After a slow year, the prime residential property market is again showing gains. The index increased by 2.1% in Q3, with the majority of cities experiencing positive growth. Manila, Dubai and Shanghai saw the most significant upticks, while big cities in the US registered falling prices. Within this mixed bag of results, luxury real estate prices look set for moderate price gains until interest rates begin a downward trajectory in earnest.
First gains in a year
According to the latest Knight Frank Prime Global Cities Index, luxury property worldwide saw a 2.1% price growth in Q3. The uptick in the 46 markets is the highest year-on-year increase since Q3 2022. It’s also significantly higher than the 0.2% registered in Q1 this year.
Over two-thirds of the cities in the Index experienced price growth over the last year, with slightly fewer seeing gains in Q2. The report attributes this discrepancy to “ongoing uncertainty over inflation and interest rate risks”. As a result, it predicts constraints on luxury house price growth in the medium term.
Leaders in the prime residential property market
Manila headed the list of cities experiencing the biggest gains in the last year. In the Philippine capital, house prices soared by 21.2%, boosted by strong domestic and international investment.
Dubai came in second place, with year-on-year growth of 15.9%. However, the emirate saw almost zero change (0.7%) in quarterly terms, indicating a much more moderate market.
Completing the top trio was Shanghai, where prime residential prices went up by 10.4% in the year. Unlike Manila and Dubai, the Chinese metropolis registered buoyant growth between Q2 and Q3, when property values rose by 4.5%.
Mixed results for European prime property
Europe saw varied results in the Index in Q3. Spanish property in Madrid, for example, experienced increases of 5.5% annually and 2.2% quarterly, taking it to fifth place in the table. On the other hand, Stockholm real estate prices plummeted by 7.7% in Q3 compared to Q2.
London property prices remained on their downward trend, with a 1.7% drop in the year and a 0.7% dip in the quarter. Edinburgh and Geneva recorded broadly similar patterns.
The ups and downs in luxury US real estate
San Francisco stood at the bottom of the table after a house price drop of 9.7% in the year. Nonetheless, the city’s real estate values recorded a rise of 3.8% in quarterly terms, indicating a shift in market trends. The New York prime market was also lacklustre, with a 4% price fall in 12 months and a negligible 0.3% change in the quarter.

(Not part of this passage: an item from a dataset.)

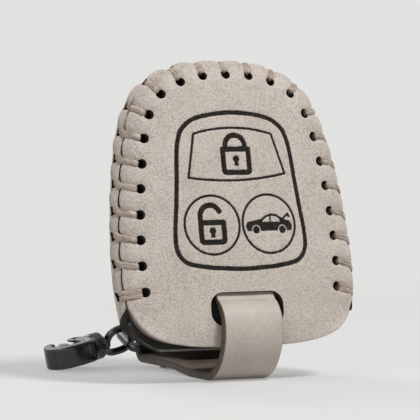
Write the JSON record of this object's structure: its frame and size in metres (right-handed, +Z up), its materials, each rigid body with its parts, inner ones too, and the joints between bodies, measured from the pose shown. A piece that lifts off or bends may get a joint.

However, Miami showed the opposite, prompting Knight Frank to note that “the trend for wealthy investors to target Florida continues”. Miami real estate values rose by 2.8% between June and September.
What’s next for prime residential prices?
The Q3 Index clearly shows demand in most of the world’s luxury markets. However, analysts point to continued uncertainty regarding inflation and interest rates. As a result, they caution that the latest improvement in house price growth “shouldn’t be overstated”.
Few central banks have lowered interest rates this year, with the notable exception of Brazil. As investors are aware, higher interest rates translate to “lower asset price growth”. As a result, Knight Frank believes that consolidation of the recent upward trend will only be possible with lower interest rates, “unlikely before mid-2024”.